During the day she sleeps mostly except for turning the eggs occasionally and, once, scaring something off. During the day she sometimes makes odd vocalizations. They seem to occur more frequently as time goes on and the eggs, again, don’t hatch on schedule. She begins staying away more often as if she’s aware that the eggs may be bad or damaged.
Hunter left the nest on June 3 when she left on her first dusk potty-break of the evening and never came back.
On the 6th, when she’d been off the eggs for three days, I candled the three eggs and all were half filled with a stiff gel. I destroyed them (again) and cleaned out/hosed down the nest box next day .
There was a huge ant nest under the mulch in one corner – lots of eggs, pupa and small ants that I terminated with extreme prejudice. I’ll do a good dusting with Diatomaceous Earth next time and go back to a thin layer of mulch.

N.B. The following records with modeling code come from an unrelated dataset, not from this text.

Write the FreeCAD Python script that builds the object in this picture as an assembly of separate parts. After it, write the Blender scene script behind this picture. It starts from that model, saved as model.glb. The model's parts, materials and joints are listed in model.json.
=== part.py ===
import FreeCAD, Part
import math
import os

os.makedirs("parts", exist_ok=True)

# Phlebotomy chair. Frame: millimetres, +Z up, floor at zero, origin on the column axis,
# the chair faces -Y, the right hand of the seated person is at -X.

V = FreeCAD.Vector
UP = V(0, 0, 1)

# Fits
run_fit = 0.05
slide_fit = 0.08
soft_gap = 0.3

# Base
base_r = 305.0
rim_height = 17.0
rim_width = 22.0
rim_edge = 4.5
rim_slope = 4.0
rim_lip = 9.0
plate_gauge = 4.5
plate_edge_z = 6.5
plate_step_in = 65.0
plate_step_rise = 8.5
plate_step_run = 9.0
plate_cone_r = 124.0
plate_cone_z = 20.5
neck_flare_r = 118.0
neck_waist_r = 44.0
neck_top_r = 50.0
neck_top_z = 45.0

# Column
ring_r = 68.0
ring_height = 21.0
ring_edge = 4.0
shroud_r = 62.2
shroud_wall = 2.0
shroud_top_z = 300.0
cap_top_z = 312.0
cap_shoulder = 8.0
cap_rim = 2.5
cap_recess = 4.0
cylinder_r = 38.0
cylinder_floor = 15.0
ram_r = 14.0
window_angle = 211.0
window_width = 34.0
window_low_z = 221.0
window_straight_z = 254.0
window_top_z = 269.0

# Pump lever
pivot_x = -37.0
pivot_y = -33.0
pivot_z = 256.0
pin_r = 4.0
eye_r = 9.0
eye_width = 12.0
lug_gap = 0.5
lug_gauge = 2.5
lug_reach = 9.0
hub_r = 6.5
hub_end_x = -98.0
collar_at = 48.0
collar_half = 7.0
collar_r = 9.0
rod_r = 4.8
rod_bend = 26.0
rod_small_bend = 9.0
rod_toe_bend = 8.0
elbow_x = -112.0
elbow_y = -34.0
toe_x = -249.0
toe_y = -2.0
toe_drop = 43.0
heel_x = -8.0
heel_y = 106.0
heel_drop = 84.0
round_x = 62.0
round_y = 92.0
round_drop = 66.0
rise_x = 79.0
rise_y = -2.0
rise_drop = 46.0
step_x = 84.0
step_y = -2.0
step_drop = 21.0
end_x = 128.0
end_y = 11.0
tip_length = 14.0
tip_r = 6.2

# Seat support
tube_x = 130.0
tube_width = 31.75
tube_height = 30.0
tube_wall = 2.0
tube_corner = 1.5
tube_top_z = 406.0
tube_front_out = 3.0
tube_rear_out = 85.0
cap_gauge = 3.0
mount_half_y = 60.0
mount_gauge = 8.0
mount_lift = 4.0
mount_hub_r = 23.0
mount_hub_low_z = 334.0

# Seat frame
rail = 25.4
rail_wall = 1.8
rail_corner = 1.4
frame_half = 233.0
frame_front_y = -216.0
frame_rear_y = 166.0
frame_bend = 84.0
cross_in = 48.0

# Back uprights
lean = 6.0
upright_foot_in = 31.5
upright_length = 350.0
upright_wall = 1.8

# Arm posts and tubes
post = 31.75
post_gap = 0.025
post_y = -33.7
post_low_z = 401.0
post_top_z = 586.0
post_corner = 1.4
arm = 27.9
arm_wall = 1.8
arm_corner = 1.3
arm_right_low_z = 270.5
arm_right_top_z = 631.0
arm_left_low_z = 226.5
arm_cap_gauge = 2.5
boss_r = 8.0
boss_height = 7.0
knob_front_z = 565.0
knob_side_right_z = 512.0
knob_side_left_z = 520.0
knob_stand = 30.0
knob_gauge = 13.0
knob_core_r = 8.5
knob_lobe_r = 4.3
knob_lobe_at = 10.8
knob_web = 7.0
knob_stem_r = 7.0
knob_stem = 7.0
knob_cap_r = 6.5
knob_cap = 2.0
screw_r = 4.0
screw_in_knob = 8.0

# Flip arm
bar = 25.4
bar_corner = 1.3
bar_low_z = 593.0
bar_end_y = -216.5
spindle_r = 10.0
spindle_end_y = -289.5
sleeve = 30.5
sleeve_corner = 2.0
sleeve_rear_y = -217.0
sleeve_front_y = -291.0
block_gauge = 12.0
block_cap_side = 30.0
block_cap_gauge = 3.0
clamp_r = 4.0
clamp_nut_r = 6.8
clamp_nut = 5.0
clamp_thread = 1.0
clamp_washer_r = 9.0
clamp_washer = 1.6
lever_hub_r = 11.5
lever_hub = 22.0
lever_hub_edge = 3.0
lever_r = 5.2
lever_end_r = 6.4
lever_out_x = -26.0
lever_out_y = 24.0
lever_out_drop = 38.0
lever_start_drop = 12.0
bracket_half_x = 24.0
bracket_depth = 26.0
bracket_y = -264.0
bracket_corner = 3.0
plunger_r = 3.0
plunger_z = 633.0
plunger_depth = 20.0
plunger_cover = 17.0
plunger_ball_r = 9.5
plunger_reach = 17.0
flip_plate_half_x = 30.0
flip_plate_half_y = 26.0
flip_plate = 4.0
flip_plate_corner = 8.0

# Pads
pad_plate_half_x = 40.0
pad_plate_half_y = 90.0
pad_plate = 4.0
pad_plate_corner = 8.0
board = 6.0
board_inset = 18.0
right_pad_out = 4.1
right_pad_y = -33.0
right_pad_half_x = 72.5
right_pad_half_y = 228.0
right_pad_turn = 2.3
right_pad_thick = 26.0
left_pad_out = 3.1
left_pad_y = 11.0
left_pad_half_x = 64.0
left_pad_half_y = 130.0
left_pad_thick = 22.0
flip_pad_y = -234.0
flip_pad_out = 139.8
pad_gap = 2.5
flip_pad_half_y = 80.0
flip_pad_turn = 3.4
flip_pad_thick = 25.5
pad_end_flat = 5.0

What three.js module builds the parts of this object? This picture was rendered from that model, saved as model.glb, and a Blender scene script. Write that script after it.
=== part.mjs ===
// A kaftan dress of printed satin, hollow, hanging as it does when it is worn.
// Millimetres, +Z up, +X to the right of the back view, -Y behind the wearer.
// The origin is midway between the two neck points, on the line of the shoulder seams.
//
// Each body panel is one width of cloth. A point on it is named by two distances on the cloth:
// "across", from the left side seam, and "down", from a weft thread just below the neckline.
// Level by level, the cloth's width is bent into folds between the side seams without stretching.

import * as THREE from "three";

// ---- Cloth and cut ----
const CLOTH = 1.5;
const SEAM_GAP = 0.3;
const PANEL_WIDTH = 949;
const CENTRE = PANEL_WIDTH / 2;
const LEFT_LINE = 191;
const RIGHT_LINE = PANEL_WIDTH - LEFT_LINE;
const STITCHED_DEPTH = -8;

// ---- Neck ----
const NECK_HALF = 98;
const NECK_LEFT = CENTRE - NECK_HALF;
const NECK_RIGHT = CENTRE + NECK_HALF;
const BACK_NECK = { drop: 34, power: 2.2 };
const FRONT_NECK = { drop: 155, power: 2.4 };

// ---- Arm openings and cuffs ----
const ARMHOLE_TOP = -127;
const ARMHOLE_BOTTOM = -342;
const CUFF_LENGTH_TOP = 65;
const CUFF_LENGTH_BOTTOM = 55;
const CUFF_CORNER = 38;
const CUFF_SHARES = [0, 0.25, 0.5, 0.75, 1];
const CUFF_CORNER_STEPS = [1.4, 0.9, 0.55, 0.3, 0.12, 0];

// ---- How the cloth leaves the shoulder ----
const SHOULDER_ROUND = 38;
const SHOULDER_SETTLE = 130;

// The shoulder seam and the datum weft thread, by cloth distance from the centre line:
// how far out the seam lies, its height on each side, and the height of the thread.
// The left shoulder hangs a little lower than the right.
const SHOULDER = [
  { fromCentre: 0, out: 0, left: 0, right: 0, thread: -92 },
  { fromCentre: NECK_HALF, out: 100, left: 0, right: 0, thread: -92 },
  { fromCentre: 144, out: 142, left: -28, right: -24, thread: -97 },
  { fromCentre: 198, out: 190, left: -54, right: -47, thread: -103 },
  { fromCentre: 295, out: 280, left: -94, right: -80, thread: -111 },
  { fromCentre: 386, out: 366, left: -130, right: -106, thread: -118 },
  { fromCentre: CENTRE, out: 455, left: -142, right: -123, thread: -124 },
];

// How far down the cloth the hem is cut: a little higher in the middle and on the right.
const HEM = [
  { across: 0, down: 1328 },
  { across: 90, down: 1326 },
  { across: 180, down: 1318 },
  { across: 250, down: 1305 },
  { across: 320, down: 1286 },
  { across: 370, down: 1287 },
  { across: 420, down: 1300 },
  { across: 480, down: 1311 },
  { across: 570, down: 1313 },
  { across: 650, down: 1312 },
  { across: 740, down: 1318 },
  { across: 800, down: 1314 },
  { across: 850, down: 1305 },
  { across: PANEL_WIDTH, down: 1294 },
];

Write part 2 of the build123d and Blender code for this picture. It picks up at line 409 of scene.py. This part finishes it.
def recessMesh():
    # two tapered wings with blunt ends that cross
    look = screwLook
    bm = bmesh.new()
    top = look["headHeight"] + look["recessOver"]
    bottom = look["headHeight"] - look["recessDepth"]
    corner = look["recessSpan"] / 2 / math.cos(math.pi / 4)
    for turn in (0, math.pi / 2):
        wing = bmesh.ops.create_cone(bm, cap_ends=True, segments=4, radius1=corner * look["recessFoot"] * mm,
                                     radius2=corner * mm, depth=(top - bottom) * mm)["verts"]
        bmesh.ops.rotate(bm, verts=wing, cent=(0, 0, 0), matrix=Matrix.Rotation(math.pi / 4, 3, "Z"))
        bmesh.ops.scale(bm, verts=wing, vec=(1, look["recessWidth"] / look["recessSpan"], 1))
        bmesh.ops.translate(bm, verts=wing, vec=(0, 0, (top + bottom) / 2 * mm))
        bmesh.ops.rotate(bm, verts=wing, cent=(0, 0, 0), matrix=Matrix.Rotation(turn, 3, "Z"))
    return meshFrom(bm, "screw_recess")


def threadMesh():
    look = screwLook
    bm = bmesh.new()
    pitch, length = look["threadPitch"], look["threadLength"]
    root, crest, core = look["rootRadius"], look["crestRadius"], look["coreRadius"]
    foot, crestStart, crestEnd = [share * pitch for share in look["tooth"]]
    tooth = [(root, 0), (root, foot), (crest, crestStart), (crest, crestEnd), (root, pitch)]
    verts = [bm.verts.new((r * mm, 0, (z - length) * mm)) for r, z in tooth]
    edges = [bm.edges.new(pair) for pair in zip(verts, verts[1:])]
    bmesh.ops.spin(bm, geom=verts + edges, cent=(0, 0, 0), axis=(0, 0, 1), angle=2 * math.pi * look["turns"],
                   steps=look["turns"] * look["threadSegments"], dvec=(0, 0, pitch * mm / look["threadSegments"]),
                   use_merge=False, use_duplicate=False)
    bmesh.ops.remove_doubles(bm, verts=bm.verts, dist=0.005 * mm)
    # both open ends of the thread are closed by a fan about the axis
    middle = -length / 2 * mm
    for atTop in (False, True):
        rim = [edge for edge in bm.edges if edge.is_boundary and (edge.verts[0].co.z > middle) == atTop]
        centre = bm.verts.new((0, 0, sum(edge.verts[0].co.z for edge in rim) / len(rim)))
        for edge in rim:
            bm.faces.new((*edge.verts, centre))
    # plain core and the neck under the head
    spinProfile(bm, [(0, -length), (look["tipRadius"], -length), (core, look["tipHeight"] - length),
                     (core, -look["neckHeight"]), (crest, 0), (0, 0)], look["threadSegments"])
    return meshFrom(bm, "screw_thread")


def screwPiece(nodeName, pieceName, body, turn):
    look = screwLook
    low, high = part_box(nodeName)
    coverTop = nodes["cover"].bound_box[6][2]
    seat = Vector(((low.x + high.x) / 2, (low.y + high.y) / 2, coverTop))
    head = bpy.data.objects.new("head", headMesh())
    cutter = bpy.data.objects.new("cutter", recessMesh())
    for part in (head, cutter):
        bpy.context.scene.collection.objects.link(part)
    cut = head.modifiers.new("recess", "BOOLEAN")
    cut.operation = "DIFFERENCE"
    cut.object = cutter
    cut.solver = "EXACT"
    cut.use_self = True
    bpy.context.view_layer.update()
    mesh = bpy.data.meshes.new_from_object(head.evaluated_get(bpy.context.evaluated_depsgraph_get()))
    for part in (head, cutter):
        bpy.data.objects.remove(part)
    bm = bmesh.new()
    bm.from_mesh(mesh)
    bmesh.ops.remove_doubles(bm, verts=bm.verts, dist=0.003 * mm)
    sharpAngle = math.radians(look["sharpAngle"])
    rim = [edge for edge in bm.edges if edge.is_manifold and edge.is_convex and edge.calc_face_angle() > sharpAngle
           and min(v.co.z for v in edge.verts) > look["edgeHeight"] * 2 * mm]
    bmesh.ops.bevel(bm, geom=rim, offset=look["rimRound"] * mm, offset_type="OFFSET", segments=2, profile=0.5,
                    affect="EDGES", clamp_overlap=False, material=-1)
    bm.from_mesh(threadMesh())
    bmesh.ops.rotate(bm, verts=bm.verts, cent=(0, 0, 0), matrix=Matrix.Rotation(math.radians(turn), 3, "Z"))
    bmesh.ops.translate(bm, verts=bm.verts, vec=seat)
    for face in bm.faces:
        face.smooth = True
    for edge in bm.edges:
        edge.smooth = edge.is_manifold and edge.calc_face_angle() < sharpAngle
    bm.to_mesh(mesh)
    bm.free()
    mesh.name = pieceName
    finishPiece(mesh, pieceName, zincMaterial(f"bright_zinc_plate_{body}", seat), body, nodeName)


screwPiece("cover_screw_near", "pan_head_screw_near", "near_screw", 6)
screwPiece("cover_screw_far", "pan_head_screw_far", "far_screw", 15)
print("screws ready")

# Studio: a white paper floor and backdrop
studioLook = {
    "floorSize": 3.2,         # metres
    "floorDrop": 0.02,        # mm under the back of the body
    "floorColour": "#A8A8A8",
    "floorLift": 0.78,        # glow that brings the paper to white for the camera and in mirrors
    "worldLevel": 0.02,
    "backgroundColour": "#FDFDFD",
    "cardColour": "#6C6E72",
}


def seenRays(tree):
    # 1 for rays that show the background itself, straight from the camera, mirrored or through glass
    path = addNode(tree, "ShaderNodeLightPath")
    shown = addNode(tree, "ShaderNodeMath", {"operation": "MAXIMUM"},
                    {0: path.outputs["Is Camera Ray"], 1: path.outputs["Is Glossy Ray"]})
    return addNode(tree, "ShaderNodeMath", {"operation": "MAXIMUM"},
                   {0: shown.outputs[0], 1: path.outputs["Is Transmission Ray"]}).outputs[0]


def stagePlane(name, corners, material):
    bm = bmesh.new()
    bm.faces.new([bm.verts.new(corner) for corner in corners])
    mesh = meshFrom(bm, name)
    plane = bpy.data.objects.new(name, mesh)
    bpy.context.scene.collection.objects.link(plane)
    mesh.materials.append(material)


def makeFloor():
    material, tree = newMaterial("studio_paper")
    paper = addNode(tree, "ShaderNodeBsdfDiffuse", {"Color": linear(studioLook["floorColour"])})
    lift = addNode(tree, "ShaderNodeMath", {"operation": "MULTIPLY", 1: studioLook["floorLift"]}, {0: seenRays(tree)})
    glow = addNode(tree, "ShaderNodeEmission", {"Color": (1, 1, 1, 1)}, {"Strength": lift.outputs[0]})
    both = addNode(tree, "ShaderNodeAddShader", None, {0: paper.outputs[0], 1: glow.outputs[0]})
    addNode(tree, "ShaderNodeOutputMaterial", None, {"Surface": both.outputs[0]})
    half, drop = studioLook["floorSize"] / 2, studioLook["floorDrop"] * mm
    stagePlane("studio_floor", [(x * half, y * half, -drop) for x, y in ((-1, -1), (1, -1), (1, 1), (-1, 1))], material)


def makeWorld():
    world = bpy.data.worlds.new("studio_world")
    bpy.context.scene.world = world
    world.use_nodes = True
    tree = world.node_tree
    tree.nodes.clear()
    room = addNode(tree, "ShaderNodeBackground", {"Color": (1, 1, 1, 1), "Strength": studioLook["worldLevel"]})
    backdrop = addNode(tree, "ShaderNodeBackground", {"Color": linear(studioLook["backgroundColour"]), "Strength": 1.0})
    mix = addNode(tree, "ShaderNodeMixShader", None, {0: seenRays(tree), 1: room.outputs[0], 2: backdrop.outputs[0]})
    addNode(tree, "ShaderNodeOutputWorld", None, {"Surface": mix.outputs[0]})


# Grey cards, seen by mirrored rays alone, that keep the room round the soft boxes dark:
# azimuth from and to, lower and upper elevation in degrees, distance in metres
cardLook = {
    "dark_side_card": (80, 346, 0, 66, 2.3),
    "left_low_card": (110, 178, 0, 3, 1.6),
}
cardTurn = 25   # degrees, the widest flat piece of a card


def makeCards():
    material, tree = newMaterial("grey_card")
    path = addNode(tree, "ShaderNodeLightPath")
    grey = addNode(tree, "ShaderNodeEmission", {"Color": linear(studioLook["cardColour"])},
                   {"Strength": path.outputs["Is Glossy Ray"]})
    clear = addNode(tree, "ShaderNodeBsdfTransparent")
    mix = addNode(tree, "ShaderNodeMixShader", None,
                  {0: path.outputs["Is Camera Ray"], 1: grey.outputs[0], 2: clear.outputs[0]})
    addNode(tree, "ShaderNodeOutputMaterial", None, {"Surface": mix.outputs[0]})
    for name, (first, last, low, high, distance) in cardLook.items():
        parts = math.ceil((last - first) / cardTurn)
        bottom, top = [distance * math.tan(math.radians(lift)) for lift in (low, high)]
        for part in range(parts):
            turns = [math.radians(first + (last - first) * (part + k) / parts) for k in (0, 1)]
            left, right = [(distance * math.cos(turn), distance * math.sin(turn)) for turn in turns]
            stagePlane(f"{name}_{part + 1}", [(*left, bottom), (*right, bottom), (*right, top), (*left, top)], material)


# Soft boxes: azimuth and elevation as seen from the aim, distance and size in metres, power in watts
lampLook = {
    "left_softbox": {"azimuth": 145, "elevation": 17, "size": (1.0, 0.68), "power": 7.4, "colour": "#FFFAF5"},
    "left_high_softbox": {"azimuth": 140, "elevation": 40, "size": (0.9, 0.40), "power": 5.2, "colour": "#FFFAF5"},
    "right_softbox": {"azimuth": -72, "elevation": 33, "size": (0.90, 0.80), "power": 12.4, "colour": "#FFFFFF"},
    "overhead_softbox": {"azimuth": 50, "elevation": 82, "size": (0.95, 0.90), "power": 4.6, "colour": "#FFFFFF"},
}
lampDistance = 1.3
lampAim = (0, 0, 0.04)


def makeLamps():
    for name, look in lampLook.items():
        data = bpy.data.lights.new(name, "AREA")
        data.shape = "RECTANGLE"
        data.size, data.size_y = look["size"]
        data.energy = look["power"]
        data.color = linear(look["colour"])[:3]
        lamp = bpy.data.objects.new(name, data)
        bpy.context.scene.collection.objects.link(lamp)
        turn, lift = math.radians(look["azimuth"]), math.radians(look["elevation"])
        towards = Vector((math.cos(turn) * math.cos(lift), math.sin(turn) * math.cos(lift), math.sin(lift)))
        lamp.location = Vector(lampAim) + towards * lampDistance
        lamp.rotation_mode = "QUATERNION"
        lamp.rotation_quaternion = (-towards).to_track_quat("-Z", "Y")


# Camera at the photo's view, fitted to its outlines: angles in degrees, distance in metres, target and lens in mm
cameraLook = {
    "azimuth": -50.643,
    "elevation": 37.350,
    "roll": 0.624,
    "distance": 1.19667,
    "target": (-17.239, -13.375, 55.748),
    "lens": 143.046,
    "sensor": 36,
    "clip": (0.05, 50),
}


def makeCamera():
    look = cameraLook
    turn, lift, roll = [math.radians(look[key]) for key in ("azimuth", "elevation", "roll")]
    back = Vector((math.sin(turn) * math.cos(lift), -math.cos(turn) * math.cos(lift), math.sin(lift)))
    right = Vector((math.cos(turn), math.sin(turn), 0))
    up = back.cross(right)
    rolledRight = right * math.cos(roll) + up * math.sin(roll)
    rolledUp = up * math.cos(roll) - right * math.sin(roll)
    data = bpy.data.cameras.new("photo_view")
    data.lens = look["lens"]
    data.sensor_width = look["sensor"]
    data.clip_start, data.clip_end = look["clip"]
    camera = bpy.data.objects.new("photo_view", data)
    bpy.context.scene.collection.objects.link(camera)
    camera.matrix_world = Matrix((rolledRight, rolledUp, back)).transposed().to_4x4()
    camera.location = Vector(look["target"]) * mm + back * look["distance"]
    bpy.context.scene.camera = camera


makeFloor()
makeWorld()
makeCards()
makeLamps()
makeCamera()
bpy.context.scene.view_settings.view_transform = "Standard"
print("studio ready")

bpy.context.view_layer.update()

I was really looking forward to raising a clutch of baby owls and seeing what went on during their day and nights as they fed. And how many were red morph vs gray morph. And other stuff. But nope. They gave it a good 2nd try but whatever was wrong with the 1st batch was also wrong with the 2nd batch. Maybe it was their first try at nesting and they didn’t know the ropes. Maybe it was the weather. Maybe one or both of them ate something that damaged them reproductively. Maybe they were sterile to begin with.
No one will likely ever know and I’ll give it another try next spring.